London Buses route 69 is a Transport for London contracted bus route in London, England. Running between Walthamstow Central and Canning Town stations, it is operated by Blue Triangle.

History

Introduced in February 1960 to replace Trolleybus route 669 Stratford to North Woolwich Ferry, Route 69 was extended in April 1960 from Stratford to Chingford Mount and, as part of London Transport's 'Reshaping' plan in 1968, further extended to Chingford Station. 

Upon the sale of London Buses' East London subsidiary in 1994, the route passed to Stagecoach, then operating between Walthamstow Central and North Woolwich.
 
Upon being re-tendered in 1999, it was retained by Stagecoach London with a new southern terminus, London City Airport. The North Woolwich section being covered by new route 474. The contract was again renewed, as a 24 hour sevice, commencing on 30 April 2004.

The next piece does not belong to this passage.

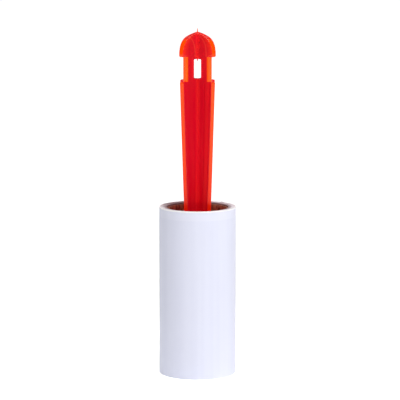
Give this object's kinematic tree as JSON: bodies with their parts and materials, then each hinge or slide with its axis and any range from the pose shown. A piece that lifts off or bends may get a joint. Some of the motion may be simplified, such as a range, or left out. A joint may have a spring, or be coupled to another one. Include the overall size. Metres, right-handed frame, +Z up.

On 17 December 2005, it was curtailed from London City Airport to Canning Town station as part of a series of changes in connection with the Docklands Light Railway being extended. Stagecoach London commenced a further contract on 30 April 2011. In October 2015, three Alexander Dennis Enviro400 MMCs with inductive wireless charging technology, which allows its batteries to receive a charging boost when stationary at specially equipped bus stops entered service on route 69.

When next tendered, it was awarded to Tower Transit. The new contract commenced on 6 February.

In 2012, vandals damaged a bus by setting it on fire. The bus, Spirit of London, was a tribute to the victims of the 2005 London bombings. The police later arrested some teenagers. 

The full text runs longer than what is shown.